As with most things in life, the answer is a “maybe”.
The “oh, the environment has changed!” code was designed with quite a
few things in mind.
The biggest one was that (at least from my experiences) the some of the
more common personality changes (e.g., adding a new test, module ordering, … )
absolutely required running the patched personality in both branch and patch
mode to make sure that the output still made sense. Did our new test actually
work? Did the diff actually work?
There are also some routines and variables in the personality that are
only ever called once. Waiting until the 2nd compile cycle means that some
parts will never get tested until commit.
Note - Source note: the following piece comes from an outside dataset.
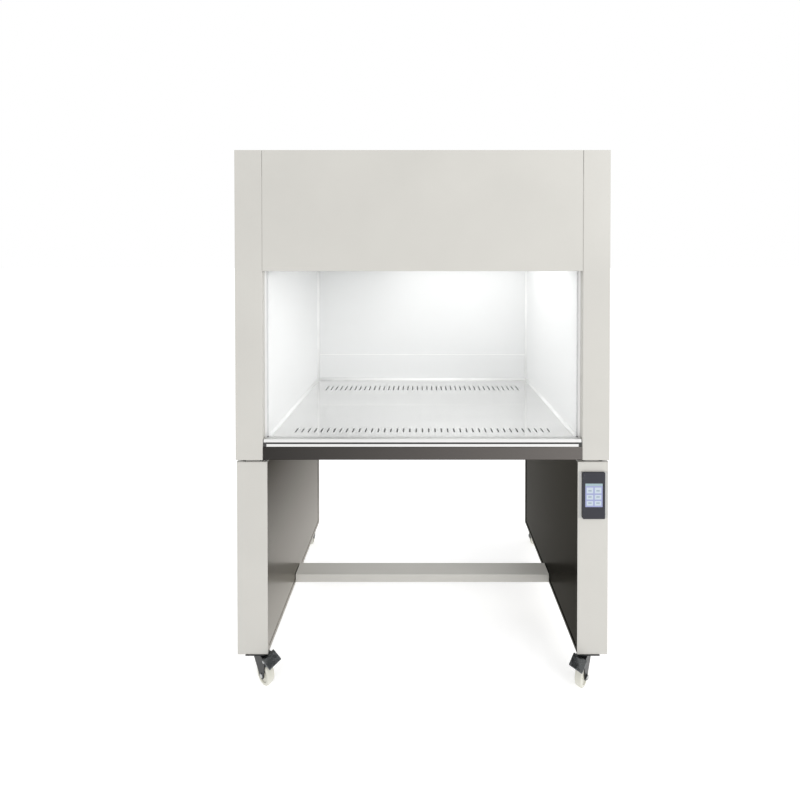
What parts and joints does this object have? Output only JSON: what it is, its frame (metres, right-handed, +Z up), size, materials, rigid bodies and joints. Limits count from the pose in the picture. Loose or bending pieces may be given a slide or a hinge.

Time is always a factor. In the early days, the restarting of
test-patch and the Docker launch were two separate events. When these were
merged into one event, it shaved quite a bit of “non-productive" time off and
removed quite a bit of code, but at the additional cost of having a chunk of
code that Yetus itself couldn’t test prior to commit. This was felt to be an
acceptable compromise given the number of times the Yetus code base actually
gets tested vs. users using Yetus to test theirs. :)
Additionally, personality changes are almost always made in contrast to
an existing run. This means people working on a personality always have the
ability to compare a previous run vs. their patched run.
Given all of that, the personality testing bit was lumped into the
other environment testing code to try and give the widest possible coverage.
Especially since comparing an older run vs. a newer run closes all(?) of the
remaining holes.
What should probably happen is a tool should be written to compare two
qbt runs. That would probably be the best way to test personalities. It
should be pretty trivial: strip out timestamps, compare the two output dirs
file by file.